Louis Dobermann – a German tax collector who lived in the 19th century, gave his name to the breed. Dobermann was also the town’s dogcatcher and often took dogs along with him to guard him from bandits while he was collecting taxes. He started breeding dogs with the idea of a loyal dog that would also be a protecting and guarding one. He created the breed Doberman Pinscher after a series of experiments and even though there are no written records of what specific breeds were used, there are speculations that Rottweiler, German Pinscher, and Black and Tan Terrier were used in creating the Doberman Pinscher. Dobes made their first public appearance in 1876 and sparked a lot of interest.
German breeders who continued Dobermann’s work in the late 19th century set about developing the breed into a “super dog”. They selected only the most fearless, strongest and fastest dogs for breeding and shaped the breed into a line of aggressive, bullheaded dogs.
Otto Goeller was the breeder who led the development of the breed to the loyal and obedient companions we know Dobermans to be today. The breed was officially recognised by the German Kennel Club in 1900. Dobes were introduced to the United States in 1908 and The Dobermann Pinscher Club of America was founded in 1921, adopting the German breed standard a year later. The Doberman Pinscher became the official dog of the United States Marine Corps during World War II. The breed was almost entirely lost to West Germany during post-war years and it is believed that if it hadn’t been for the Dobes that Americans had brought to the United States, the breed would have gone extinct. Germans dropped pinscher from the breed’s name in the 1900s, followed by the Britons who did the same several years later.
Through careful breeding practices, over the years Dobermans have left their reputation of aggressive canines behind and have become an amiable obedient breed, easily blending into family settings. They are highly intelligent and active, playful and loyal to their owners.
Like other large deep-chested dogs, Dobermans are susceptible to a condition called gastric torsion, more commonly known as bloat. This means that the stomach flips on itself and cuts off the blood supply and the ability to digest food. It can be caused by eating large portions of food at once, drinking large quantities of water immediately after eating, or vigorous exercises before and after feeding. In order to avoid it, feed your Dobe small-sized meals more frequently, instead of large portions once or twice a day and don’t leave food within the dog’s reach. Don’t let him drink water right after he has had a meal and ensure at least an hour has passed between eating and exercising. Feed Dobes a well-balanced diet of lean animal protein and complex carbohydrates. Avoid processed grains and simple carbs.

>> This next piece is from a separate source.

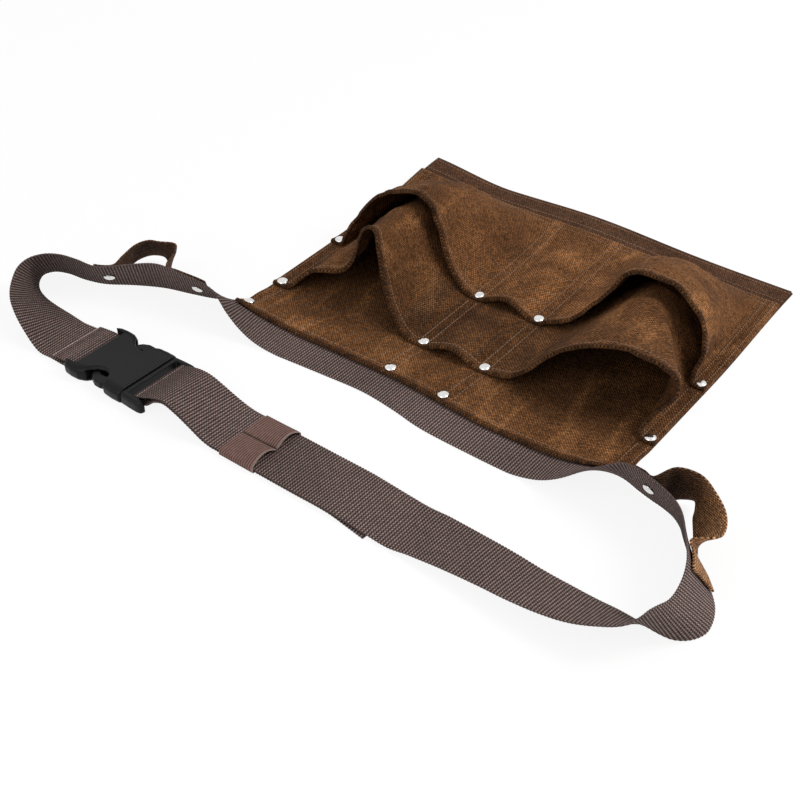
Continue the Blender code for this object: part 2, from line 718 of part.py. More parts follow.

Take your Dobe to the vet for regular check-ups. He needs to have his heart checked, as one of the most common diseases among the breed is cardiomyopathy. It is a lethal disease but early diagnostic and proper medication can help prolong life expectancy significantly.

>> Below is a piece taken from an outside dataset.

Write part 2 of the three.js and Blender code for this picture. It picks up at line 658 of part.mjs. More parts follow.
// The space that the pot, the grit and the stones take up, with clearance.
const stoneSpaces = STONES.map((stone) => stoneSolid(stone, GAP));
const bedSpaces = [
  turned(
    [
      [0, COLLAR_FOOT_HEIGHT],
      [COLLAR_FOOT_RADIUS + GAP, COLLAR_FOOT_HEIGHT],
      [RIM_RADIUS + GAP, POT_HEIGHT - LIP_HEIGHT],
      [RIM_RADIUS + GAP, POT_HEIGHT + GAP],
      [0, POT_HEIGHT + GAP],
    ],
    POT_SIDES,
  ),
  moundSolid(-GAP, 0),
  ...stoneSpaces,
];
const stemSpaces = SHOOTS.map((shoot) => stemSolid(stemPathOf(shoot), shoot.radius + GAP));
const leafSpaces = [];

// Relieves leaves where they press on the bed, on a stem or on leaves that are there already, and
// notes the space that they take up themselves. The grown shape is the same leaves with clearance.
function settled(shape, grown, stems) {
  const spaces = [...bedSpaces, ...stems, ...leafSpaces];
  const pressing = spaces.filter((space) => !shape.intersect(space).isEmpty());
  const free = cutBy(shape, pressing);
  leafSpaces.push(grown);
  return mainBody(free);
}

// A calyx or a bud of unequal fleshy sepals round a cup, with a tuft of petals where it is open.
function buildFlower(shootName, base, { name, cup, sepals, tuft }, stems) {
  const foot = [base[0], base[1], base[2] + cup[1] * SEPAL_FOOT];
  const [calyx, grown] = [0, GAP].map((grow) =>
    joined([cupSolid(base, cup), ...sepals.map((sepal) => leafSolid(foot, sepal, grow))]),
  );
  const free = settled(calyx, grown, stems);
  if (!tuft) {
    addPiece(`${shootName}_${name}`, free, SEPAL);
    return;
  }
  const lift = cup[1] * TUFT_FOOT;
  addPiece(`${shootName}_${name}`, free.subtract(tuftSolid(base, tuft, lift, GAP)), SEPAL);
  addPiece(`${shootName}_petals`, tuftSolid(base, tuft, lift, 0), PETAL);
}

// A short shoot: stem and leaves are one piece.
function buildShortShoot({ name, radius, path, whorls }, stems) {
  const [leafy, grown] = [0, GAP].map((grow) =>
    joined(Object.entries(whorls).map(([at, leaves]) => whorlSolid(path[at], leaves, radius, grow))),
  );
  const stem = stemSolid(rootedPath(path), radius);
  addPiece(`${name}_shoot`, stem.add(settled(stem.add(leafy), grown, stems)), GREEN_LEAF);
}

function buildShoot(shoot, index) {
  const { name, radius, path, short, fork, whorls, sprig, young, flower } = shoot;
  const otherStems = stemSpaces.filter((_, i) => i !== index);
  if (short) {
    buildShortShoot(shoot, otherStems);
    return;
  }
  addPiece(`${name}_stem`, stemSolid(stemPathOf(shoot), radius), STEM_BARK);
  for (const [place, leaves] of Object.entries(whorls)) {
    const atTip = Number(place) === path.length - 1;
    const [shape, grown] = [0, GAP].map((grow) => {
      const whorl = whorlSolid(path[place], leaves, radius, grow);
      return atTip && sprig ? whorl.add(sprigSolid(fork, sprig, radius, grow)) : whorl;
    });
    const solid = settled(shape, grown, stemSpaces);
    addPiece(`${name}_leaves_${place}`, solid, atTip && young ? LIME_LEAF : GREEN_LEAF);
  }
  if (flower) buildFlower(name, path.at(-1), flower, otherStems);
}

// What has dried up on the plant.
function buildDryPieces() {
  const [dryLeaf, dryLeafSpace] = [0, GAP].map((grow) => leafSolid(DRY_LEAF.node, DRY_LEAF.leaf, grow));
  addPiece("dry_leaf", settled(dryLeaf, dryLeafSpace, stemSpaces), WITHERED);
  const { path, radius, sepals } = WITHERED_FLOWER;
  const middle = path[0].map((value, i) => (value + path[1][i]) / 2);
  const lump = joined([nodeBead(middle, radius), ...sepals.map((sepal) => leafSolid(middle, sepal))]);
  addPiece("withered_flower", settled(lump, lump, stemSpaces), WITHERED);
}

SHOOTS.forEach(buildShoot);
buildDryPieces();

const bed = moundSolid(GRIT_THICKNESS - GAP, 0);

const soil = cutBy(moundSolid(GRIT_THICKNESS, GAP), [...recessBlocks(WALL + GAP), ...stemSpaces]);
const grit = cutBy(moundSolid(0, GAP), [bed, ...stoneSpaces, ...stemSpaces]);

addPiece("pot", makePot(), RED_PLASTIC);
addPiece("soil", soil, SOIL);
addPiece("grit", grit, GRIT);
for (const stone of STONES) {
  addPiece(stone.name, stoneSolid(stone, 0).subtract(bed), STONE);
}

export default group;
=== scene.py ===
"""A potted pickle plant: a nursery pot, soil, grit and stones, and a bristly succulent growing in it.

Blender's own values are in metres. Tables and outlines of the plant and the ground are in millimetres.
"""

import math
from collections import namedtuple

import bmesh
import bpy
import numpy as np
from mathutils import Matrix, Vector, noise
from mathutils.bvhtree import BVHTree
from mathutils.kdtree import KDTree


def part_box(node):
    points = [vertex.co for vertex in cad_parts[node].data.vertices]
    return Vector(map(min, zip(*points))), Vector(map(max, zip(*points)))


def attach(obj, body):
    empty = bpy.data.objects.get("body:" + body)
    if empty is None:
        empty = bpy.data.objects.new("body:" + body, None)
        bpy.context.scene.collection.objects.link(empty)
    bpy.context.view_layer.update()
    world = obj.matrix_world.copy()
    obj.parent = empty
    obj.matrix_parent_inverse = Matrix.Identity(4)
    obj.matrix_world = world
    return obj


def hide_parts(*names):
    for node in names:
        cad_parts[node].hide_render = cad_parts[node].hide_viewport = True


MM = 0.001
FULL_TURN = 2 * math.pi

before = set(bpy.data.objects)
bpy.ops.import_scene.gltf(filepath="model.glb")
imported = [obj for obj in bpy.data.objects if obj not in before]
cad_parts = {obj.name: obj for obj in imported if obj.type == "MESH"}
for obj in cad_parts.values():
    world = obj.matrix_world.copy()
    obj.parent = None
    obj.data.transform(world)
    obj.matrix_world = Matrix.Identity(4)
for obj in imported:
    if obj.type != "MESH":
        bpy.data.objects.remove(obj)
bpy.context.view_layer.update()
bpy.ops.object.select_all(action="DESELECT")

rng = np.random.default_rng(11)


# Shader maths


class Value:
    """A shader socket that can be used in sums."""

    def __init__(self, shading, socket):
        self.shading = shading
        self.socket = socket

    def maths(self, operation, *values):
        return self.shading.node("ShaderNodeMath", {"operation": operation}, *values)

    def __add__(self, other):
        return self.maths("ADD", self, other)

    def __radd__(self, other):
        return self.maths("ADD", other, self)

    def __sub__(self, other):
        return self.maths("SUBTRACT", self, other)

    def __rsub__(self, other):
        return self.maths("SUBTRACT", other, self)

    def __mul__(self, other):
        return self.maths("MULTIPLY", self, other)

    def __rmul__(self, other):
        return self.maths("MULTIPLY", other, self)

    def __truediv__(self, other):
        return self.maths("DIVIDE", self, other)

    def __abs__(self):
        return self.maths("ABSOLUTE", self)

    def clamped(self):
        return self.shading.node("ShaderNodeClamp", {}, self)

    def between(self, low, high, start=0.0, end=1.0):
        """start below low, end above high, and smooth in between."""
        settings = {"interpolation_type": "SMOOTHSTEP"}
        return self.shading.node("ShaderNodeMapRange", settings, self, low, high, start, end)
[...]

Keep your Dobe’s body and mind occupied. Take him for long walks or let him run alongside you when you go for a jog or cycle. Dobermans need to be kept busy and find pleasure in creative games and activities. Play a game of hide-and-seek and organise a treasure hunt by moving items around the house for him to find.
Dobes require minimal grooming with their short coats. Brush him once a week and give him a bath every couple of months. Avoid frequent bathing to prevent the skin from becoming dry and scaly. Check his nose, mouth, eyes, and feet for inflammations and other signs of infections such as red or tender skin, sores and rashes.